↓↓↓

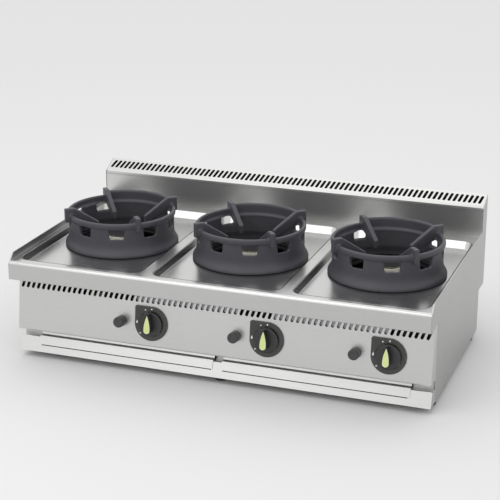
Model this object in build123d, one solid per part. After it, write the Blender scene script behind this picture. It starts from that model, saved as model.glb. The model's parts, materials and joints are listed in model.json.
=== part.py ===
from build123d import *

import os
from math import asin, atan2, cos, degrees, hypot, radians, sin, tan

# Three-burner gas wok range top, 1200 mm wide, standing on six levelling feet.
#
# Frame: +X to the user's right, +Y towards the back, +Z up, millimetres.
# Origin: on the ground, under the middle of the 1200 x 700 mm footprint.
# Depths named ..._Y count from the fascia's front face towards the back.
# Heights named ..._Z or ..._HEIGHT count from the ground that the feet stand on.

# ---------------------------------------------------------------- driving dimensions

# Overall
WIDTH = 1200.0
DEPTH = 700.0
DECK_HEIGHT = 300.0
FLUE_HEIGHT = 418.0
FOOT_GAP = 20.0

# Sheet metal and clearances
SHEET = 1.5
SEAM = 0.2
MOVING_GAP = 0.3
RUNNING_GAP = 0.05
PAST = 1.0  # how far a cutter reaches past the face it opens

# Hidden tubes and fittings are bars with a few flats in place of true rounds
TUBE_SIDES = 8
NUT_SIDES = 6

# Hob top
FASCIA_BOTTOM = 246.4
NOSE_RADIUS = 10.0
FASCIA_RETURN = 16.0
RIM_RISE = 15.0
RIM_THICK = 4.0
RIM_SLANT_RUN = 28.0
RIM_SLANT_DROP = 7.0

# Wells and burner places
BURNER_COUNT = 3
BURNER_Y = 322.0
DECK_EDGE = 17.5
DECK_BRIDGE = 35.0
DECK_REAR = 43.0
WELL_FRONT_Y = 28.0
WELL_CORNER = 30.0
WELL_DEPTH = 20.0
WELL_DRAFT = 4.0
BURNER_HOLE_RADIUS = 118.0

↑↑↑

The request. Copy out the whole listing exactly; please set it all down.

Solution to the problem.
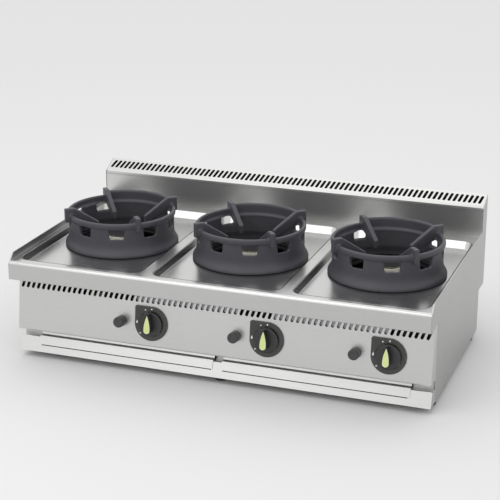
Model this object in build123d, one solid per part. After it, write the Blender scene script behind this picture. It starts from that model, saved as model.glb. The model's parts, materials and joints are listed in model.json.
=== part.py ===
from build123d import *

import os
from math import asin, atan2, cos, degrees, hypot, radians, sin, tan

# Three-burner gas wok range top, 1200 mm wide, standing on six levelling feet.
#
# Frame: +X to the user's right, +Y towards the back, +Z up, millimetres.
# Origin: on the ground, under the middle of the 1200 x 700 mm footprint.
# Depths named ..._Y count from the fascia's front face towards the back.
# Heights named ..._Z or ..._HEIGHT count from the ground that the feet stand on.

# ---------------------------------------------------------------- driving dimensions

# Overall
WIDTH = 1200.0
DEPTH = 700.0
DECK_HEIGHT = 300.0
FLUE_HEIGHT = 418.0
FOOT_GAP = 20.0

# Sheet metal and clearances
SHEET = 1.5
SEAM = 0.2
MOVING_GAP = 0.3
RUNNING_GAP = 0.05
PAST = 1.0  # how far a cutter reaches past the face it opens

# Hidden tubes and fittings are bars with a few flats in place of true rounds
TUBE_SIDES = 8
NUT_SIDES = 6

# Hob top
FASCIA_BOTTOM = 246.4
NOSE_RADIUS = 10.0
FASCIA_RETURN = 16.0
RIM_RISE = 15.0
RIM_THICK = 4.0
RIM_SLANT_RUN = 28.0
RIM_SLANT_DROP = 7.0

# Wells and burner places
BURNER_COUNT = 3
BURNER_Y = 322.0
DECK_EDGE = 17.5
DECK_BRIDGE = 35.0
DECK_REAR = 43.0
WELL_FRONT_Y = 28.0
WELL_CORNER = 30.0
WELL_DEPTH = 20.0
WELL_DRAFT = 4.0
BURNER_HOLE_RADIUS = 118.0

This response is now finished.